All that would hurt research. Many reagents and other supplies, such as antibodies and cell-growth media, are imported. U.K.-based pharmaceutical companies are stockpiling drugs used in some clinical trials as well as routine medicines. Some researchers are considering whether they also need to stock up. “You don’t want to feel alarmist, but you have to think about the sustainability of your experiments,” says Jennifer Rohn, a cell biologist at University College London who needs expensive and perishable cell-growth media made in Europe. But Oscar Marín, a developmental neurobiologist at King’s College London, says a supply shortage is the least of his worries. “To be honest, the disruption will be of such an order that not having the right antibody will be meaningless.”

A no-deal exit would also immediately void many research agreements. The U.K. government has said that if the European Union terminates grants to U.K. teams, the treasury will take over the payments. But U.K. researchers couldn’t apply for new EU grants. It’s also not clear whether they could continue to lead existing collaborations with European partners. The legal status of joint clinical trials—about 40% of U.K. trials include sites in the European Union—is murky, and how data might be transferred is uncertain. “We are very concerned about a no-deal outcome,” says Beth Thompson, head of U.K. and EU policy at the Wellcome Trust, a biomedical philanthropy in London.

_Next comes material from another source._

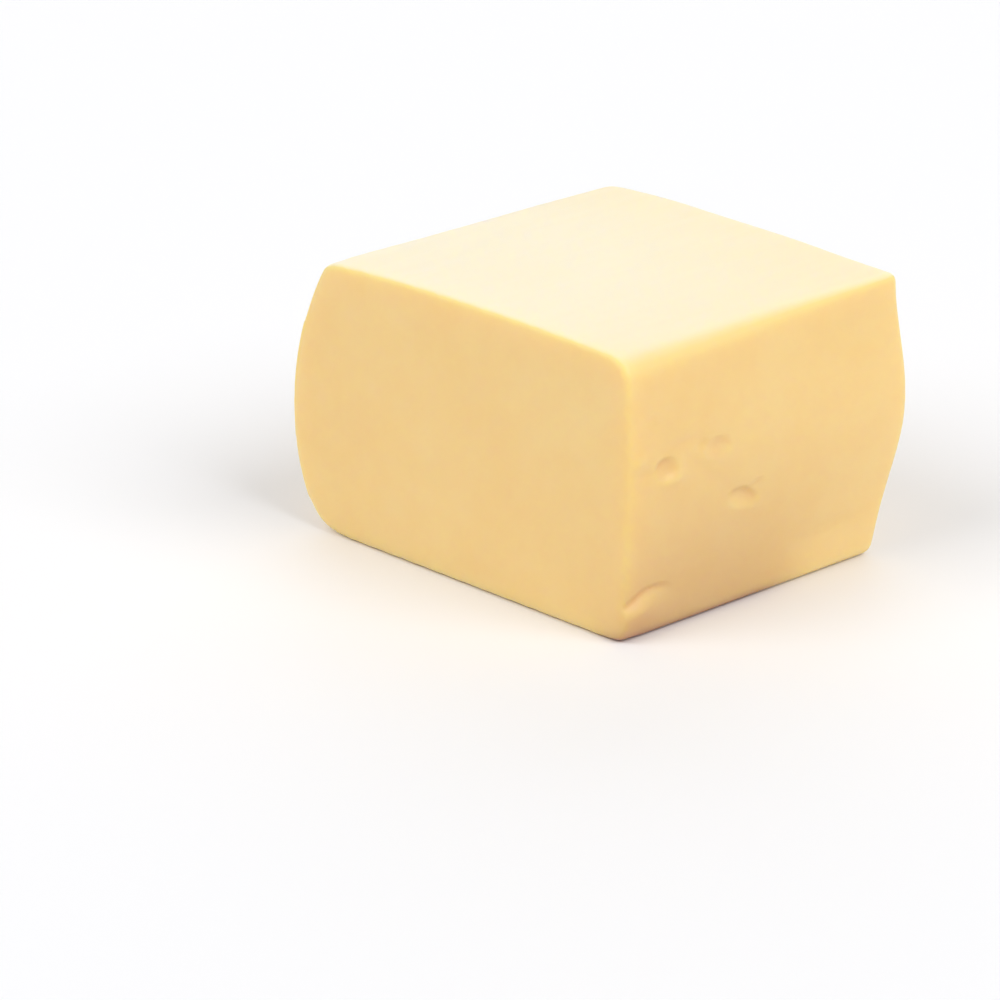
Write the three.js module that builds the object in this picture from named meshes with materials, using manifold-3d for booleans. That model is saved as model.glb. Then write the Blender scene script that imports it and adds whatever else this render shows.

Regardless of how the United Kingdom departs, it will have to negotiate new science agreements with the European Union. The European Union’s Horizon Europe program will fund $113 billion in research from 2021 to 2027, and the U.K. government wants to participate as an associated member, a status Norway and a few other non-EU countries already have. But associate membership will likely cost more than it brings home in grants, and some fear the government might trim the domestic research budget to compensate. As an associate, the United Kingdom might also lose influence over the program’s goals. “There’s no deal we could get that would be as good as the one we have at the moment,” says Anne Glover, head of The Royal Society of Edinburgh.

Nevertheless, both the United Kingdom and the European Union would benefit from maintaining close scientific ties, so the chances are good for agreements on funding programs, research regulations on clinical trials, and Euratom, says Venki Ramakrishnan, who heads The Royal Society in London. Speed will be crucial, he says. “The longer the uncertainty, the less of a player we’ll be in European science.”

To many, the largest risk that Brexit poses for science is the same one that threatens the whole United Kingdom: a recession, which would jeopardize recent large increases in domestic research funding and could cause a brain drain. The end of free movement with the European Union also has “huge implications for science,” says Naomi Weir, deputy director of the Campaign for Science and Engineering in London, which advocates for a smooth and affordable research immigration system. A long-awaited government white paper on immigration is expected to be published this month. Ministers have said they will welcome foreign talent, but Weir worries about an increased burden on employers and an advisory committee proposal for a £30,000 minimum salary for all immigrants, which could complicate hiring of technical staff.

Some scientists want a do-over. “Brexit is simply bad for science,” says Paul Nurse, head of The Francis Crick Institute in London. “The best thing would be to go back and say we made a mistake.” But the politics of a second referendum are tortuous, and time is short. As the maelstrom intensifies, many researchers are focusing on their work. Nurse, however, urges more to speak out. “The scientific community really has to indicate why it’s so worried,” he says. “I don’t think we’ve done enough.”